A more effective standard:
Winter pieces are structured, lined, and substantial
Summer pieces are lighter, more breathable, and intentionally less rigid
This is not about having more. It is about having the right version.
Checkpoint:
Which pieces are you wearing right now simply because they are “work appropriate,” not because they actually work for the season?
2. Rethink the Blazer (Without Losing Authority)
Blazers are often where the most resistance shows up, because they are tied so closely to how many women define professionalism.
There is a tendency to believe that removing weight or structure somehow removes authority. In practice, the opposite is often true.
A blazer that feels heavy, restrictive, or out of place in the season subtly undermines your presence because you are managing it throughout the day. That friction may not be visible to others, but it is felt by you—and that is enough.
A more elevated approach is to build a summer version of this staple.
What to look for:
Unlined or partially lined construction
Lighter-weight fabrics
Slightly more relaxed or cropped silhouettes
The authority is not in the weight of the garment. It is in the intention behind it.
Checkpoint:
Are your blazers supporting your presence, or are they something you are tolerating?
3. Let Fabric Do the Work (Especially If You Run Warm)
Fabric is often the most overlooked—and most important—variable in warm-weather dressing.
This is where many women unintentionally work against themselves, particularly with synthetic materials that trap heat and retain odor. What feels composed in the morning can feel entirely different by mid-afternoon.
If you run warm, this is not optional.
Prioritize:
Lightweight wool
Cotton blends
Crepe
Silk or silk-infused fabrics
Be cautious with:
Polyester-heavy blends, especially in fitted or layered pieces
Breathable fabrics are not simply a preference in warmer months. They are a requirement for maintaining composure and consistency in how you show up.
Checkpoint:
By midday, do your clothes still feel as polished as they did when you put them on?
4. Balance Structure Strategically
There is a more nuanced layer to this conversation.
If you prefer—or are required—to maintain a more traditional, structured look, the balance has to happen within the outfit. You do not need to abandon the blazer. You need to offset it.
A heavier top layer paired with an equally heavy trouser will always feel like too much in the summer, even if both pieces are technically appropriate.
This is where thoughtful contrast becomes powerful.
Examples of balance:
A classic blazer paired with a lighter, more fluid trouser
A structured top with a breathable, movement-friendly skirt
A polished silhouette executed in softer, more adaptive fabrics
This is what allows you to maintain presence without carrying unnecessary weight.
Checkpoint:
Where can you remove weight from an outfit without removing polish?
5. Expand What “Appropriate” Looks Like
Dresses and skirts are often treated as the obvious solution, but not always embraced at the executive level.

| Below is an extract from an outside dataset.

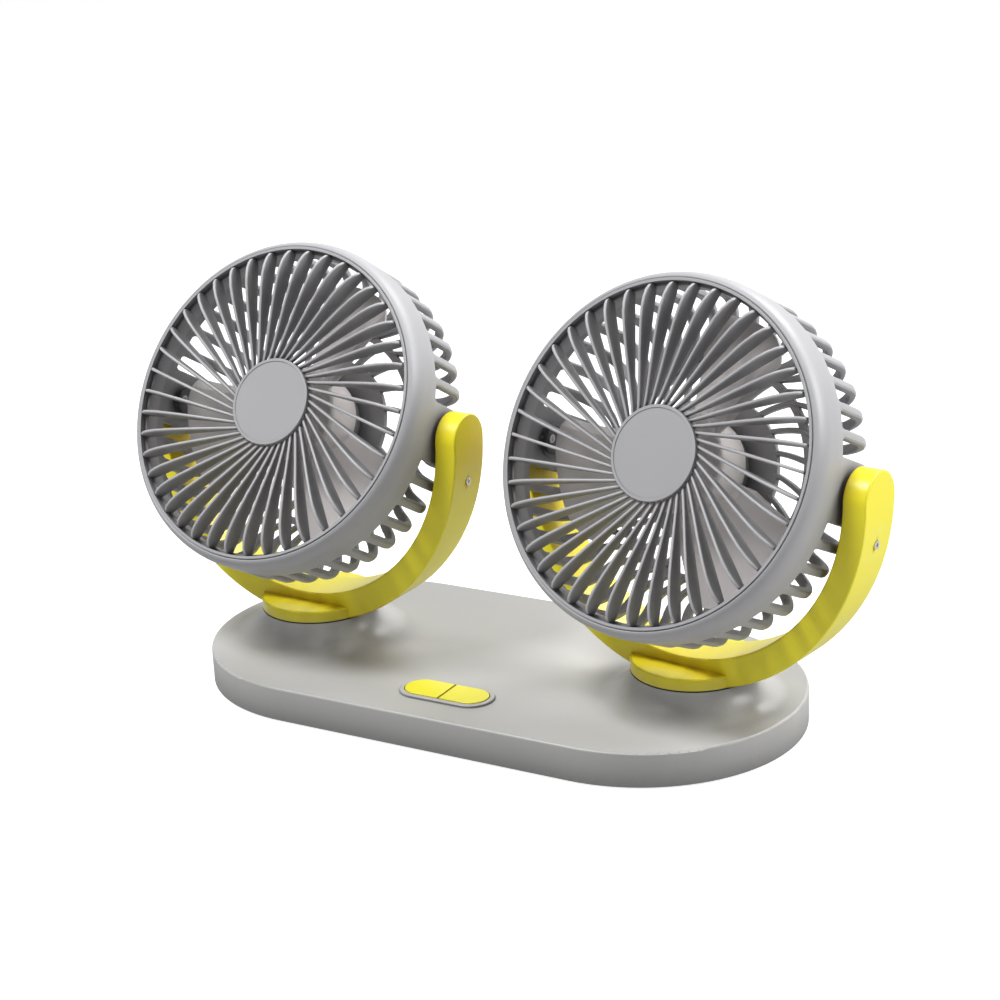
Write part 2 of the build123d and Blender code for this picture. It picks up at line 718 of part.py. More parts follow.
# Pivot hubs: pins fixed inside the cage that turn in the arms of the yoke
with BuildPart() as pivot_hubs:
    for side in (-1, 1):
        with BuildSketch(Plane.YZ.offset(side * pad_inner_x)):
            SlotOverall(pivot_pad_length, pivot_pad_width - 2 * pivot_pad_depth, rotation=90)
            with Locations(*pivot_screw_yz):
                Circle(pivot_screw[0] + screw_gap, mode=Mode.SUBTRACT)
        extrude(amount=-side * pivot_flange_thickness)
        with BuildSketch(Plane.YZ.offset(side * pad_inner_x)):
            Circle(pivot_radius)
        extrude(amount=side * (arm_inner_x + pivot_reach - pad_inner_x))
pivot_screw_places = [
    Plane(origin=(side * (pad_inner_x - pivot_flange_thickness), y, z), x_dir=(0, 1, 0),
          z_dir=(side, 0, 0)).location
    for side in (-1, 1) for y, z in pivot_screw_yz]

# Motor, held in the cup by two screws from behind
with BuildPart() as motor:
    with BuildSketch(Plane.XY.offset(rear_floor_z)):
        Circle(motor_radius)
    extrude(amount=motor_length)
    fillet(motor.faces().sort_by(Axis.Z)[-1].edges(), motor_fillet)
    with BuildSketch(Plane.XY.offset(motor_front_z)):
        Circle(motor_neck_radius)
    extrude(amount=motor_neck_height)
    with BuildSketch(Plane.XY.offset(motor_front_z + motor_neck_height)):
        Circle(shaft_radius + shaft_gap)
    extrude(amount=-shaft_depth, mode=Mode.SUBTRACT)
    with BuildSketch(Plane.XY.offset(rear_floor_z)):
        with PolarLocations(motor_screw_radius, motor_screw_count):
            Circle(motor_screw[0] + screw_gap)
    extrude(amount=motor_screw_length, mode=Mode.SUBTRACT)
motor_screw_places = [
    Location((motor_screw_radius * cos(t), motor_screw_radius * sin(t), rear_face_z))
    for t in (radians(k * 360 / motor_screw_count) for k in range(motor_screw_count))]

# Motor cap: the shallow cover over the motor's screws at the back of the head
with BuildPart() as motor_cap:
    with BuildSketch(Plane.XY.offset(rear_face_z)):
        Circle(motor_cap_radius)
    extrude(amount=-motor_cap_height)
    fillet(motor_cap.faces().sort_by(Axis.Z)[0].edges(), motor_cap_wall)
    with BuildSketch(Plane.XY.offset(rear_face_z)):
        Circle(motor_cap_radius - motor_cap_wall)
    extrude(amount=motor_cap_wall - motor_cap_height, mode=Mode.SUBTRACT)

# Motor shaft, which carries the impeller
with BuildPart() as motor_shaft:
    shaft_bottom_z = motor_front_z + motor_neck_height - shaft_depth
    with BuildSketch(Plane.XY.offset(shaft_bottom_z)):
        Circle(shaft_radius)
    extrude(amount=shaft_end_z - shaft_bottom_z)

# Impeller: a cup over the motor with three wide twisted blades
with BuildPart() as blade:
    for radius, pitch in ((motor_radius, blade_root_pitch), (impeller_radius + blade_overrun, blade_tip_pitch)):
        lean = Plane(origin=(0, radius, (impeller_front_z + impeller_back_z) / 2),
                     x_dir=(cos(radians(pitch)), 0, sin(radians(pitch))), z_dir=(0, 1, 0))
        with BuildSketch(lean):
            Rectangle(2 * impeller_radius, blade_thickness)
    loft(ruled=True)
    with BuildSketch(Plane.XY.offset(impeller_back_z)) as outline:
        Circle(impeller_radius)
        Circle(impeller_hub_radius - impeller_hub_wall / 2, mode=Mode.SUBTRACT)
        with BuildLine():
            reach = 2 * impeller_radius
            half = radians(blade_span / 2)
            Polyline((0, 0), (-reach * sin(half), reach * cos(half)), (0, 2 * reach),
                     (reach * sin(half), reach * cos(half)), close=True)
        make_face(mode=Mode.INTERSECT)
        tips = outline.vertices().group_by(lambda v: round(hypot(v.X, v.Y), 1))[-1]
        fillet(tips, blade_corner_radius)
    extrude(amount=impeller_hub_depth, mode=Mode.INTERSECT)
with BuildPart() as impeller:
    with BuildSketch(Plane.XY.offset(impeller_back_z)):
        Circle(impeller_hub_radius)
    extrude(amount=impeller_hub_depth)
    fillet(impeller.faces().sort_by(Axis.Z)[-1].edges(), impeller_hub_wall)
    for k in range(blade_count):
        add(blade.part.rotate(Axis.Z, k * 360 / blade_count + blade_phase - 90))
    with BuildSketch(Plane.XY.offset(impeller_back_z)):
        Circle(impeller_hub_radius - impeller_hub_wall)
    extrude(amount=impeller_hub_depth - impeller_hub_wall, mode=Mode.SUBTRACT)
    with BuildSketch(Plane.XY.offset(motor_front_z + motor_neck_height + impeller_neck_gap)):
        Circle(shaft_radius + impeller_bore_wall)
    extrude(until=Until.NEXT)
    with BuildSketch(Plane.XY.offset(impeller_back_z)):
        Circle(shaft_radius)
    extrude(amount=impeller_hub_depth, mode=Mode.SUBTRACT)

# Impeller nut, in front of the impeller on its shaft
with BuildPart() as impeller_nut:
    with BuildSketch(Plane.XY.offset(impeller_front_z)):
        RegularPolygon(nut_radius, 6)
        Circle(shaft_radius, mode=Mode.SUBTRACT)
    extrude(amount=nut_height)

# Every piece at its place: those of the base first, then the same set for each side
pieces = {
    "base_housing": base_housing.part,
    "base_cover": base_cover.part,
    "rubber_feet": rubber_feet.part,
    "base_screws": place_group(
        make_screw(cover_screw, cover_screw_length),
        [Location((x, y, base_bottom_z + cover_screw[2])) for x, y in screw_pattern_xy()]),
    "button_bezel": button_bezel.part,
    "button_left": make_button(-1),
    "button_right": make_button(1),
    "control_board": control_board.part,
    "board_screws": place_group(
        make_screw(board_screw, board_screw_length),
        [Location((x, y, board_top_z - board_thickness)) for x, y in board_corners()]),
    "tact_switches": place_group(tact_switch.part, switch_places),
    "power_inlet": power_inlet.part,
}
for name, (axis_x, yaw, tilt) in sides.items():
    turn = Location((axis_x, 0, 0), (0, 0, yaw))
    head = Location((axis_x, 0, pivot_z), (0, 0, yaw)) * Location((0, 0, 0), (90 - tilt, 0, 0))
    retainer_places = [
        turn * Location((spindle_wall_mid * cos(t), spindle_wall_mid * sin(t),
                         spindle_end_z - retainer_thickness))
        for t in (radians(k * 360 / retainer_screw_count) for k in range(retainer_screw_count))]
    pieces.update({
        name + "_thrust_washer": Location((axis_x, 0, 0)) * thrust_washer.part,
        name + "_yoke": turn * yoke.part,
        name + "_swivel_retainer": turn * swivel_retainer.part,
        name + "_retainer_screws": place_group(
            make_screw(retainer_screw, retainer_screw_length), retainer_places),
        name + "_arm_screws": place_group(
            make_screw(arm_screw, arm_screw_length),
            [turn * arm_screw_place(side).location for side in (-1, 1)]),
        name + "_front_ring": head * front_ring.part,
        name + "_front_grille": head * front_grille.part,
        name + "_hub_cap": head * hub_cap.part,
        name + "_rear_cage": head * rear_cage.part,
        name + "_pivot_hubs": head * pivot_hubs.part,
        name + "_pivot_screws": place_group(
            make_screw(pivot_screw, pivot_screw_length),
            [head * place for place in pivot_screw_places]),
        name + "_motor": head * motor.part,
        name + "_motor_screws": place_group(
            make_screw(motor_screw, motor_screw_length + rear_wall),
            [head * place for place in motor_screw_places]),
        name + "_motor_cap": head * motor_cap.part,
        name + "_motor_shaft": head * motor_shaft.part,
        name + "_impeller": head * impeller.part,
        name + "_impeller_nut": head * impeller_nut.part,
    })

os.makedirs("parts", exist_ok=True)
for name, piece in pieces.items():
    piece.label = name
    export_step(piece, f"parts/{name}.step")
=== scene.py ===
"""Looks of a car fan with two tilting heads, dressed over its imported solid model."""

import logging
import math
from dataclasses import dataclass
from enum import Enum

import bmesh
import bpy
from mathutils import Matrix, Vector


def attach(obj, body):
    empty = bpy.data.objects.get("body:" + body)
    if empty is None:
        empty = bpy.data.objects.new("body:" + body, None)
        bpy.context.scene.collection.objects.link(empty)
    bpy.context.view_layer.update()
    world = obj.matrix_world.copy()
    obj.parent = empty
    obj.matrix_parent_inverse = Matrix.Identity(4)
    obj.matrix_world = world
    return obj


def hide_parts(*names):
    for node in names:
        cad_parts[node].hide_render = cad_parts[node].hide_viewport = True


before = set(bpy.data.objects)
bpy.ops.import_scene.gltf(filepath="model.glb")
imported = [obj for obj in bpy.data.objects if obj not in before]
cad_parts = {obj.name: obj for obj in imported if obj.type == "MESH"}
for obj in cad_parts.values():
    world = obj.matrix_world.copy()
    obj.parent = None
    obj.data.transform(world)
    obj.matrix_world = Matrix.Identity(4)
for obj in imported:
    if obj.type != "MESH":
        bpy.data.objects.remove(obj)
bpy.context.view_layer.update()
LOG = logging.getLogger("car_fan")
MM = 0.001
MERGE_DISTANCE = 0.002 * MM
FLAT_ANGLE = math.radians(0.3)
LENS_SENSOR = 36.0
PLASTIC_IOR = 1.48
COAT_ROUGHNESS = 0.12
RUBBER_SPECULAR = 0.3


class Side(Enum):
    """The two heads, as seen from the front."""

    LEFT = "left"
    RIGHT = "right"


class Texture(Enum):
    """How a moulded surface was finished in its tool."""

    SATIN = "satin"
    POLISHED = "polished"
    RUBBERY = "rubbery"


def link(tree: bpy.types.NodeTree, source: bpy.types.NodeSocket,
         target: bpy.types.NodeSocket) -> None:
    """Join two sockets of a node tree.

    Args:
        tree: The tree that holds both sockets.
        source: The output that gives the value.
        target: The input that takes it.
    """
    tree.links.new(source, target)


def add_node(tree: bpy.types.NodeTree, kind: str, **values: object) -> bpy.types.Node:
    """Add a node and set its inputs by name.

    Args:
        tree: The tree that gets the node.
        kind: The node's type name.
        values: Properties of the node, or inputs named with underscores for spaces.

    Returns:
        The new node.
    """
    node = tree.nodes.new(kind)
    for name, value in values.items():
        socket = node.inputs.get(name.replace("_", " "))
        if hasattr(node, name):
            setattr(node, name, value)
        elif socket is not None:
            socket.default_value = value
        else:
            raise KeyError(f"{kind} has no {name}")
    return node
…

The hesitation is understandable. There is an underlying concern that they may read as less authoritative.
In reality, when chosen with intention, they often do the opposite.
A well-constructed dress in a breathable fabric removes the need for layering entirely, which immediately reduces both physical and visual weight. It allows you to maintain presence without the added effort of managing multiple pieces.
There is also room, depending on your environment, for a more modern interpretation of tailoring.
With intention, you can incorporate:
Sleeveless silhouettes (when the cut remains conservative and refined)
Tailored shorts (when length, fabric, and styling clearly signal structure)
This is not about dressing casually. It is about understanding that professionalism is not defined by how much you cover, but by how considered your choices are.
Checkpoint:
Are you defaulting to coverage out of habit, or making decisions based on impact?
6. Lighten the Foundation (Start with Shoes)
Footwear is often the last thing to shift, and one of the most impactful.
A heavy loafer or structured shoe can feel grounding in colder months, but unnecessarily weighty in the summer. And because it is foundational, it influences the entire tone of the outfit.
Consider replacing with:
A refined, lighter flat
A more open or breathable silhouette (within your office norms)
The goal is not to make the outfit feel relaxed. It is to remove excess.
Checkpoint:
Does your footwear feel aligned with the season, or like a holdover from winter?
The Standard Moving Forward
This is not about dressing down for summer.
It is about recognizing that your environment has changed—and allowing your wardrobe to meet you there with the same level of intention you bring to every other area of your work.
Because this is the real standard.
You should not have to choose between feeling comfortable in your body and feeling credible in your role.
When your wardrobe is aligned with the season you are in, that tension disappears. You move through your day with more clarity, more presence, and far less effort.
And that is where your style begins to work for you, instead of asking something from you.